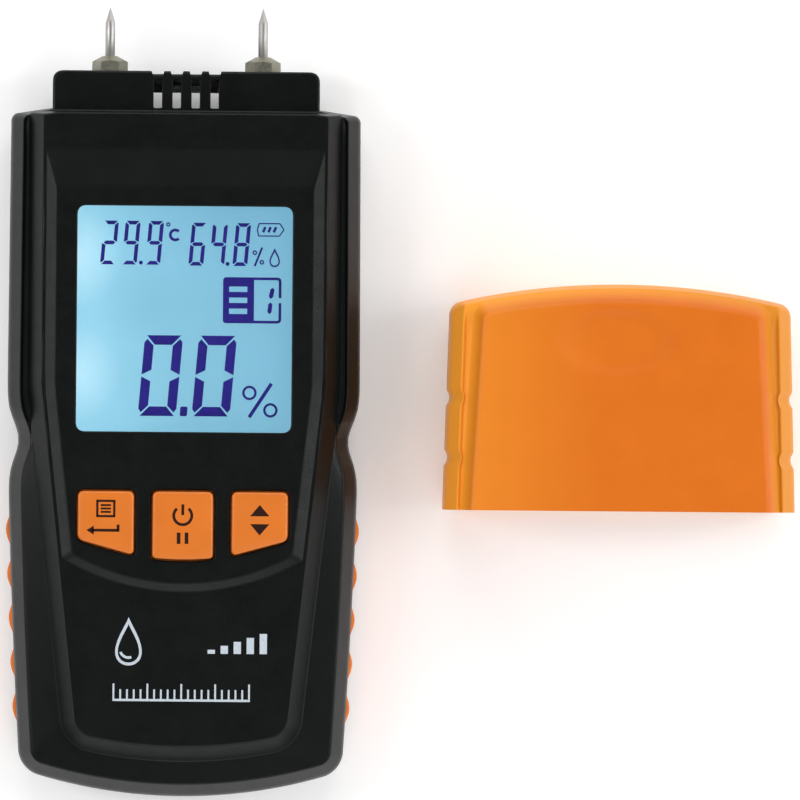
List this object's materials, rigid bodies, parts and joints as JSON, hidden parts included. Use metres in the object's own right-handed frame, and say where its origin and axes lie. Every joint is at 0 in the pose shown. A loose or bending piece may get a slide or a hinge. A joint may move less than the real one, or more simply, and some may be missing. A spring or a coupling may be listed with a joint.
{
  "type": "moisture meter",
  "caption": "Handheld two-pin moisture meter with a backlit display, three keys, rubber side grips, a battery bay in its back and a push-on pin cap lying beside it.",
  "frame": {"origin": "on the flat back face, under the middle of the housing", "axes": "+X right across the face, +Y along the meter to its pins, +Z out of the face"},
  "size_m": [0.1401, 0.1401, 0.0282],
  "materials": {
    "housing_black": "fine moulded grain",
    "grip_orange": "soft moulded",
    "cap_orange": "fine moulded grain",
    "key_orange": "smooth satin",
    "window_clear": "polished",
    "lcd_blue": "backlit",
    "frame_white": "smooth",
    "guide_milky": "frosted",
    "led_yellow": "smooth",
    "connector_pink": "smooth",
    "board_green": "solder mask",
    "chip_black": "moulded",
    "component_mixed": "assorted",
    "switch_black": "moulded",
    "plunger_ivory": "smooth",
    "sensor_board": "solder mask",
    "sensor_blue": "slotted",
    "wire_grey": "smooth",
    "wire_black": "smooth",
    "wire_red": "smooth",
    "pin_steel": "ground",
    "nut_nickel": "nickel plated",
    "socket_brass": "turned",
    "cell_wrap": "printed foil",
    "spring_steel": "nickel plated",
    "screw_steel": "zinc black"
  },
  "bodies": {
    "meter": {"front_housing": "housing_black", "rear_housing": "housing_black", "left_grip": "grip_orange", "right_grip": "grip_orange", "display_window": "window_clear", "lcd_frame": "frame_white", "lcd_panel": "lcd_blue", "backlight_guide": "guide_milky", "backlight_leds": "led_yellow", "lcd_connector": "connector_pink", "main_board": "board_green", "microcontroller": "chip_black", "board_components": "component_mixed", "switch_bodies": "switch_black", "sensor_board": "sensor_board", "humidity_sensor": "sensor_blue", "sensor_leads": "wire_grey", "left_pin_socket": "socket_brass", "right_pin_socket": "socket_brass", "left_probe_lead": "wire_black", "right_probe_lead": "wire_red", "battery_left": "cell_wrap", "battery_middle": "cell_wrap", "battery_right": "cell_wrap", "battery_springs": "spring_steel", "battery_contacts": "spring_steel", "battery_lead_positive": "wire_red", "battery_lead_negative": "wire_black", "case_screws": "screw_steel", "board_screws": "screw_steel"},
    "mode_key": {"mode_button": "key_orange", "mode_switch_plunger": "plunger_ivory"},
    "power_key": {"power_button": "key_orange", "power_switch_plunger": "plunger_ivory"},
    "set_key": {"set_button": "key_orange", "set_switch_plunger": "plunger_ivory"},
    "left_nut": {"left_pin_nut": "nut_nickel"},
    "right_nut": {"right_pin_nut": "nut_nickel"},
    "left_probe": {"left_pin": "pin_steel"},
    "right_probe": {"right_pin": "pin_steel"},
    "door": {"battery_door": "housing_black"},
    "cap": {"protective_cap": "cap_orange"}
  },
  "joints": [
    {"name": "mode_press", "type": "slide", "parent": "meter", "child": "mode_key", "axis": [0, 0, -1], "range_m": [0, 0.0004], "stiffness_N_per_m": 3000, "springref_m": -0.0002},
    {"name": "power_press", "type": "slide", "parent": "meter", "child": "power_key", "axis": [0, 0, -1], "range_m": [0, 0.0004], "stiffness_N_per_m": 3000, "springref_m": -0.0002},
    {"name": "set_press", "type": "slide", "parent": "meter", "child": "set_key", "axis": [0, 0, -1], "range_m": [0, 0.0004], "stiffness_N_per_m": 3000, "springref_m": -0.0002},
    {"name": "left_nut_turn", "type": "hinge", "parent": "meter", "child": "left_nut", "pos_m": [-0.0136, 0.069, 0.013], "axis": [0, 1, 0], "range_deg": [0, 1080]},
    {"name": "right_nut_turn", "type": "hinge", "parent": "meter", "child": "right_nut", "pos_m": [0.0136, 0.069, 0.013], "axis": [0, 1, 0], "range_deg": [0, 1080]},
    {"name": "left_pin_pull", "type": "slide", "parent": "meter", "child": "left_probe", "axis": [0, 1, 0], "range_m": [0, 0.022]},
    {"name": "right_pin_pull", "type": "slide", "parent": "meter", "child": "right_probe", "axis": [0, 1, 0], "range_m": [0, 0.022]},
    {"name": "door_swing", "type": "hinge", "parent": "meter", "child": "door", "pos_m": [0, -0.0538, 0.0012], "axis": [-1, 0, 0], "range_deg": [0, 100]},
    {"name": "cap_lift", "type": "slide", "parent": "meter", "child": "cap", "axis": [0, 0, 1], "range_m": [0, 0.06]}
  ]
}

• [WHAT YOU NEED TO DO]: Return all lines of the material above in which the word "joints" occurs.

• [THE RESPONSE]:
List this object's materials, rigid bodies, parts and joints as JSON, hidden parts included. Use metres in the object's own right-handed frame, and say where its origin and axes lie. Every joint is at 0 in the pose shown. A loose or bending piece may get a slide or a hinge. A joint may move less than the real one, or more simply, and some may be missing. A spring or a coupling may be listed with a joint.
  "joints": [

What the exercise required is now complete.